| Matter of Rodriguez v Serrano |
| 2026 NY Slip Op 00136 [245 AD3d 720] |
| January 14, 2026 |
| Appellate Division, Second Department |
| Published by New York State Law Reporting Bureau pursuant to Judiciary Law § 431. |
| In the Matter of Jennifer Rodriguez,
Appellant, v Michael Serrano, Respondent. |
Jennifer Rodriguez, Freeport, NY, appellant pro se.
Parent, Child and Family - Support - Income Determination - Use of Outdated Tax Return
Parent, Child and Family
- Support
- Education Expenses
In a proceeding pursuant to Family Court Act article 4, the mother appeals from an order of the Family Court, Nassau County (Eric P. Milgrim, J.), dated November 27, 2024. The order denied the mother's objections to an amended order of the same court (Lisa M. Williams, S.M.) dated October 18, 2024, which, after a hearing, and upon findings of fact, also dated October 18, 2024, directed the father to pay basic child support in the sum of only $293.32 per week and to pay only 77% of childcare expenses, and, sua sponte, terminated the father's obligation to pay educational expenses in the sum of $40 biweekly.
Ordered that the order dated November 27, 2024, is reversed, on the law, without costs or disbursements, the mother's objections to the order dated October 18, 2024, are sustained, the father's obligation to pay educational expenses in the sum of $40 biweekly is reinstated, and the matter is remitted to the Family Court, Nassau County, for a new calculation of the father's modified child support obligation in accordance herewith, and thereafter, a recalculation of arrears owed by the father for basic child support and childcare expenses retroactive to December 8, 2023, and for a computation of arrears owed by the father for educational expenses retroactive to August 9, 2024; and it is further,
Ordered that in the interim, the father shall pay child support in the sum of $293.32 per week and 77% of childcare expenses.

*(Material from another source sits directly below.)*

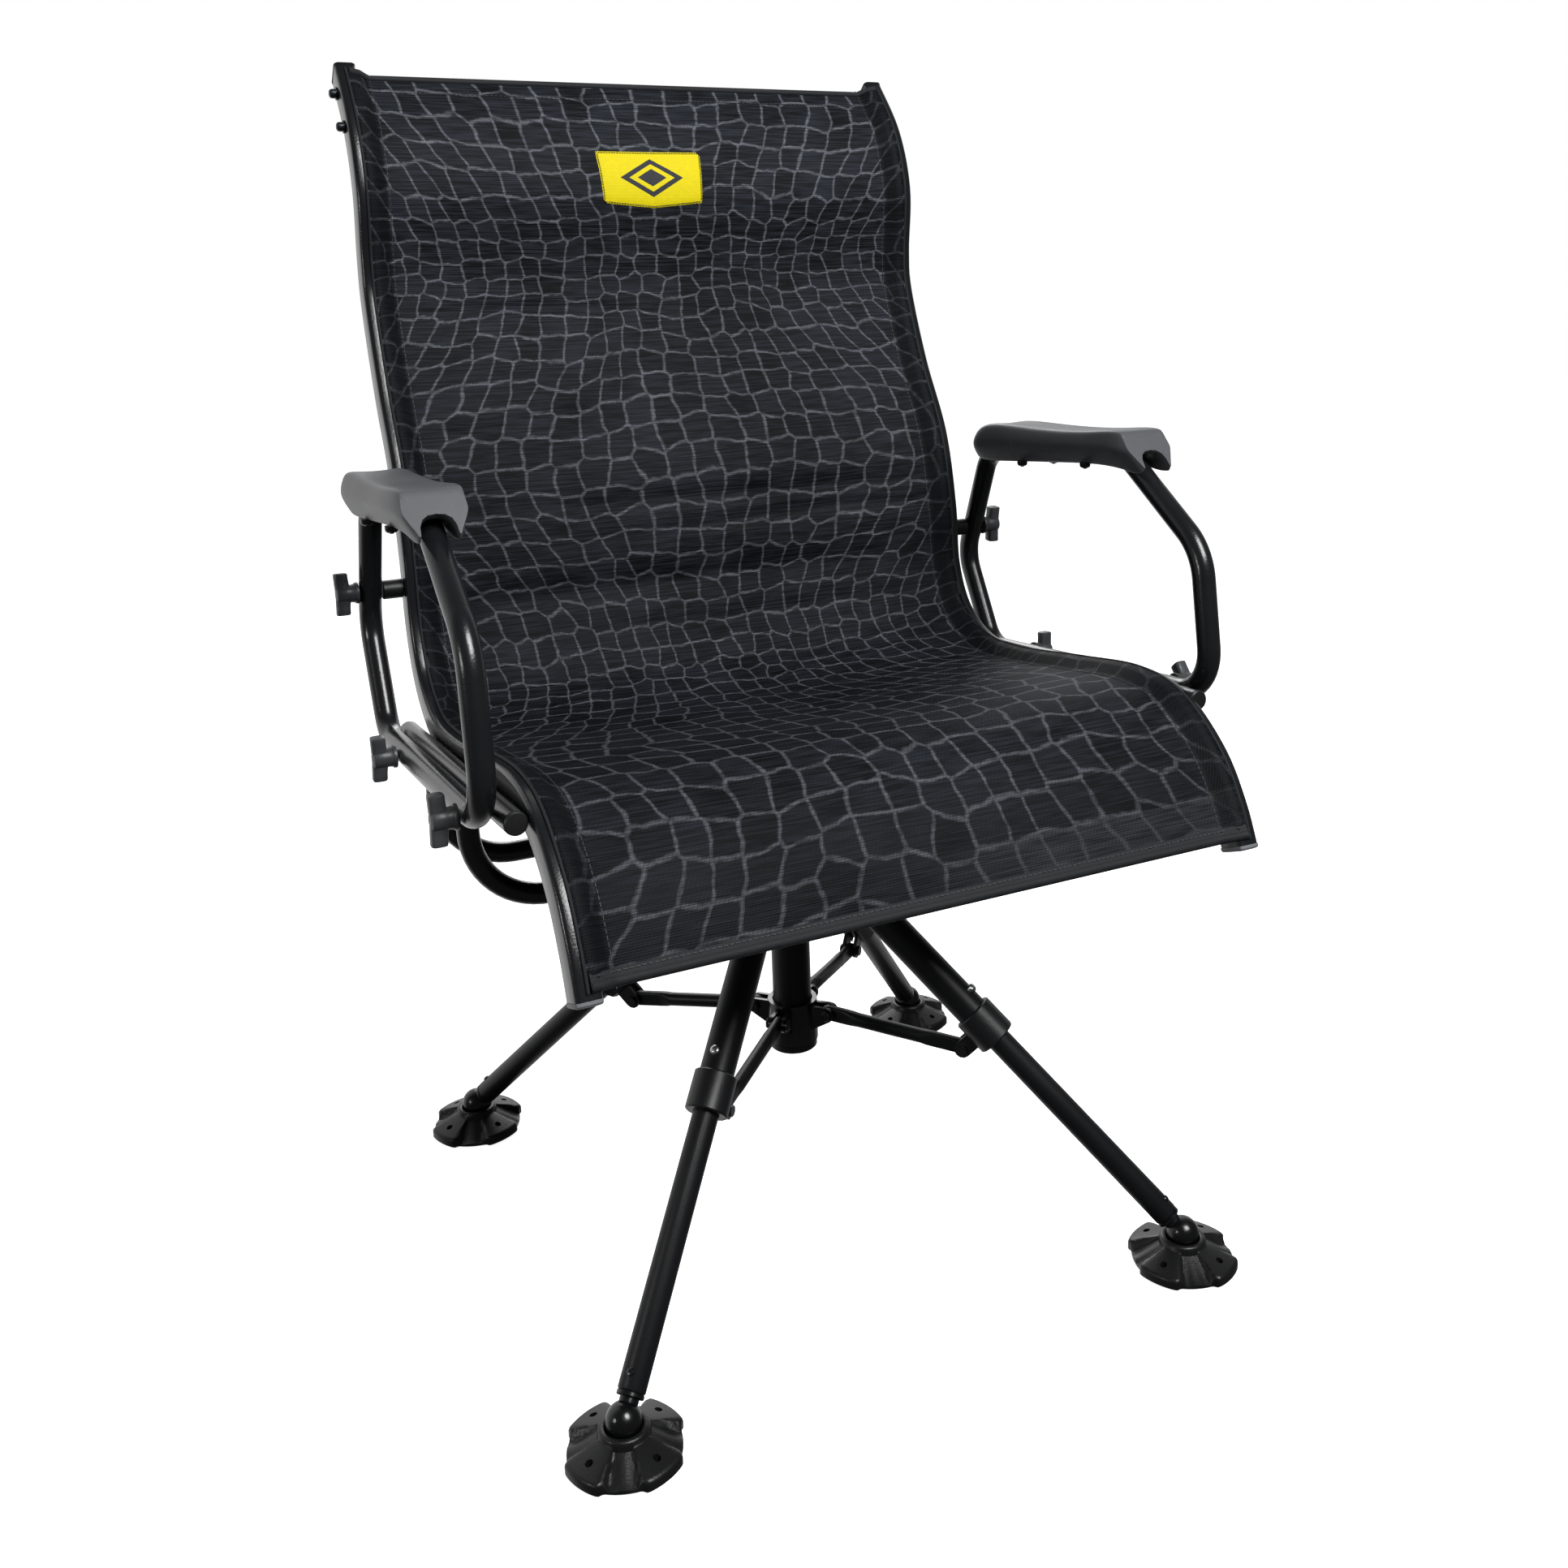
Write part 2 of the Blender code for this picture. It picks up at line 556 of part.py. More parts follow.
inner = RAIL_X - RAIL_HALF_W - GAP
for name, distance, drop, half_t, half_n in (
        ("upper_stretcher", 0.042, -0.0085, 0.017, 0.0045),
        ("front_stretcher", rail_length - 0.020, -0.0060, 0.007, 0.0070)):
    point, tangent, normal = row_at(distance)
    centre = point + normal * drop
    outline = []
    for a, b in circle(1.0, 16):
        outline.append((math.copysign(abs(a) ** 0.7, a) * half_t, math.copysign(abs(b) ** 0.7, b) * half_n))
    rings = []
    for x in (-inner, inner):
        rings.append([Vector((x, 0.0, 0.0)) + centre + tangent * a + normal * b for a, b in outline])
    place(name, loft(name, rings), TUBE, parent=seat)

# ---------------------------------------------------------------- seat: mesh sling
ACROSS = 6
sling_start = 0.006
sling_stop = rail_length - 0.004
stations = 28
rings = []
for i in range(stations + 1):
    share = i / stations
    point, tangent, normal = row_at(sling_start + (sling_stop - sling_start) * share)
    sag = 0.0005 + SLING_SAG * math.sin(math.pi * share) ** 0.8
    top = []
    bottom = []
    for j in range(ACROSS + 1):
        u = -1.0 + 2.0 * j / ACROSS
        lift = SLING_EDGE - sag * (1.0 - u * u)
        base_point = point + Vector((u * inner, 0.0, 0.0))
        top.append(base_point + normal * lift)
        bottom.append(base_point + normal * (lift - SLING_THICK))
    rings.append(top + list(reversed(bottom)))
place("sling", loft("sling", rings), MESH_CLOTH, parent=seat, crease=60.0)

# ---------------------------------------------------------------- seat: side bars, spacers, arm frames
arm_line = rounded_path(ARM_CORNERS, 5)
pad_side = [
    (0.131, 0.5955), (0.130, 0.6065), (0.120, 0.6170), (0.098, 0.6240), (0.070, 0.6245), (0.0366, 0.6235),
    (-0.006, 0.6235), (-0.048, 0.6255), (-0.074, 0.6275), (-0.0890, 0.6262), (-0.1085, 0.6045),
    (-0.1110, 0.5985), (-0.1050, 0.5935), (-0.088, 0.5965), (-0.048, 0.5985), (0.0536, 0.5921), (0.103, 0.5890)]
for word, sign in sides:
    bar_ends = [Vector((sign * U_TUBE_X, y, bar_height(y))) for y in (0.134, 0.0, -0.178)]
    bar = sweep_section("side_bar_" + word, bar_ends, side_normal, circle(U_TUBE_R, 12))
    place("side_bar_" + word, bar, TUBE, parent=seat)

    spacer_from = RAIL_X + RAIL_HALF_W + GAP
    spacer_to = ARM_X - ARM_R - GAP
    spacer = lathe("arm_spacer_" + word, [
        (0.0, spacer_from), (0.0075, spacer_from), (0.0075, spacer_to), (0.0, spacer_to)], 12)
    moved(spacer, Matrix.Rotation(math.radians(90.0 * sign), 4, "Y"))
    place("arm_spacer_" + word, spacer, FITTING, location=(0.0, KNOB_UPPER[0], KNOB_UPPER[1]), parent=seat)

    points = [Vector((sign * ARM_X, y, z)) for y, z in arm_line]
    arm = sweep_section("arm_frame_" + word, points, side_normal, circle(ARM_R, 10), closed=True)
    place("arm_frame_" + word, arm, TUBE, parent=seat)

    channel = sweep_section("pad_channel", points, side_normal, circle(ARM_R + 0.0005, 10), closed=True)
    rings = []
    centre_y = 0.010
    for x, shrink in ((-0.0245, 0.0035), (-0.0205, 0.0), (0.0205, 0.0), (0.0245, 0.0035)):
        ring = []
        for y, z in pad_side:
            fall = min(1.0, abs(y - centre_y) / 0.02)
            ring.append(Vector((sign * ARM_X + x, y - math.copysign(shrink * fall, y - centre_y),
                                z - shrink if z > 0.602 else z)))
        rings.append(ring)
    pad = combine("arm_pad_" + word, loft("pad_body", rings), [("DIFFERENCE", channel)])
    place("arm_pad_" + word, pad, RUBBER, parent=seat)

# ---------------------------------------------------------------- seat: T knobs
knob_hub = lathe("knob_hub", [
    (0.0, 0.0), (0.0075, 0.0), (0.0085, 0.002), (0.0072, 0.005), (0.0072, 0.0085), (0.0, 0.0085)], 12)
bar_side = [
    (0.0062, -0.0155), (0.0077, -0.0165), (0.0162, -0.0165), (0.0182, -0.0070), (0.0182, 0.0070),
    (0.0162, 0.0165), (0.0077, 0.0165), (0.0062, 0.0155)]
knob_bar = loft("knob_bar", [
    [Vector((-0.0055, y, x)) for x, y in bar_side],
    [Vector((0.0055, y, x)) for x, y in bar_side]])
knob = combine("t_knob", knob_hub, [("UNION", knob_bar)])
for word, sign in sides:
    for place_word, (y, z), tilt in (
            ("upper", KNOB_UPPER, 6.0), ("rear", KNOB_REAR[word], -4.0),
            ("front", KNOB_FRONT[word], FRONT_TILT[word])):
        place("t_knob_" + place_word + "_" + word, knob, PLASTIC,
              location=(sign * (ARM_X + ARM_R + GAP), y, z),
              turn=(math.radians(90.0), math.radians(-tilt), math.radians(90.0 * sign)), parent=seat)
bpy.context.view_layer.update()
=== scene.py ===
"""Folding swivel chair for a hunting blind: sling seat on rails, arm loops, and a four-legged folding base."""
from math import atan2, copysign, cos, exp, hypot, pi, radians, sin, tan

import bmesh
import bpy
from mathutils import Matrix
from mathutils import Vector


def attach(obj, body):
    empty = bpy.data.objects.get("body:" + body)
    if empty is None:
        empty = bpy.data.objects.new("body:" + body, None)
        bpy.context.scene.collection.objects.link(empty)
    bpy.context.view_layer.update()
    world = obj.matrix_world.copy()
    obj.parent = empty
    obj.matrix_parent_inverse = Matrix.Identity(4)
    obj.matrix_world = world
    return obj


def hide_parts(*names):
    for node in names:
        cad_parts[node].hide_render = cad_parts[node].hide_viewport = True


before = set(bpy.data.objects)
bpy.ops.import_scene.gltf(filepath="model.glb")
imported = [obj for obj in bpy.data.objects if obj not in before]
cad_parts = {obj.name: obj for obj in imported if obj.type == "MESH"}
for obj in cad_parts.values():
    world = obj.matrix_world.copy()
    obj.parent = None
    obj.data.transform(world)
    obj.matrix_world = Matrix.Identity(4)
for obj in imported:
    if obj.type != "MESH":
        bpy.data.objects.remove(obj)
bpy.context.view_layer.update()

FLOOR_LEVEL = -0.0006
WHITE = (1.0, 1.0, 1.0, 1.0)


def linked(name, data):
    """A new object in the scene."""
    item = bpy.data.objects.new(name, data)
    bpy.context.scene.collection.objects.link(item)
    return item


def turn(degrees, axis):
    return Matrix.Rotation(radians(degrees), 4, axis)


class Thread:
    """A value that runs through a node tree and takes part in arithmetic."""

    def __init__(self, loom, socket):
        self.loom = loom
        self.socket = socket

    def __add__(self, other):
        return self.loom.sum("ADD", self, other)

    def __sub__(self, other):
        return self.loom.sum("SUBTRACT", self, other)

    def __rsub__(self, other):
        return self.loom.sum("SUBTRACT", other, self)

    def __mul__(self, other):
        return self.loom.sum("MULTIPLY", self, other)

    def __truediv__(self, other):
        return self.loom.sum("DIVIDE", self, other)

    __radd__ = __add__
    __rmul__ = __mul__

    def over(self, edge):
        return self.loom.sum("GREATER_THAN", self, edge)

    def held(self):
        return self.loom.sum("MINIMUM", self.loom.sum("MAXIMUM", self, 0.0), 1.0)

    def wave(self):
        return self.loom.sum("SINE", self)

    def ridges(self):
        return self.wave() * 0.5 + 0.5

    def size(self):
        return self.loom.sum("ABSOLUTE", self)

    def parts(self):
        """The first two parts of a vector."""
        first = self.loom.add("ShaderNodeSeparateXYZ", {"Vector": self})
        return first, Thread(self.loom, first.socket.node.outputs["Y"])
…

In an order dated March 16, 2017 (hereinafter the 2017 order), the father was directed, inter alia, to pay child support for the parties' child in the sum of $327.44 biweekly, which included $40 biweekly for the child's educational expenses. On December 8, 2023, the mother commenced a proceeding for an upward modification of the father's basic child support obligation. In an order dated August 9, 2024, made after a hearing, the Support Magistrate, among other things, sua sponte, vacated so much of the 2017 order as required the father to pay $40 biweekly for the child's educational expenses. Thereafter, in an amended order dated October 18, 2024 (hereinafter the 2024 amended order), the Support Magistrate directed the father to pay basic child support in the sum of $292.32 per week and to pay 77% of childcare expenses, which it calculated based on the father's gross income as reported on his 2022 W-2 form and again, sua sponte, directed that so much of the 2017 order as required the father to pay $40 biweekly for the child's educational expenses be vacated. The mother filed objections to the 2024 amended order. In an order dated November 27, 2024, the Family Court denied the mother's objections. The mother appeals.
[*2] The Support Magistrate erred in calculating the father's income for the purposes of calculating his child support obligation based on the father's gross income as reported on his 2022 W-2 form, rather than his gross income as reported on his 2023 federal income tax return. "In determining parental income under the [Child Support Standards Act], the court must begin with the parent's gross (total) income as should have been or should be reported in the most recent federal income tax return" (Matter of Dailey v Govan, 136 AD3d 1029, 1031 [2016] [internal quotation marks omitted]; see Family Ct Act § 413 [1] [b] [5] [i]; Matter of Bram v Bram, 228 AD3d 933, 935 [2024]). Here, since the hearing on the mother's petition took place in 2024, the Support Magistrate should have determined the parties' income for child support purposes based on their gross earnings as were or should have been reported on their 2023 federal income tax returns (see Matter of Royal v Royal, 239 AD3d 752, 754 [2025]; Matter of Sanchez v Thai, 239 AD3d 660, 661 [2025]; Matter of Mentor v DeLorme, 17 AD3d 1012, 1012 [2005]).
Additionally, there is no basis in the record for vacating the award for educational expenses, particularly in the absence of a petition or request by the father seeking that relief (see Matter of Lewis v Lewis, 144 AD3d 1659, 1661 [2016]; Matter of Amos-Richburg v Richburg, 94 AD3d 1112, 1114 [2012]). Thus, the Family Court should have granted the mother's objections.
Accordingly, we remit the matter to the Family Court, Nassau County, for a new calculation of the father's modified child support obligation, and thereafter, a recalculation of arrears owed by the father for child support and childcare expenses retroactive to December 8, 2023, and for a computation of arrears owed for educational expenses retroactive to August 9, 2024. Iannacci, J.P., Wooten, Dowling and McCormack, JJ., concur.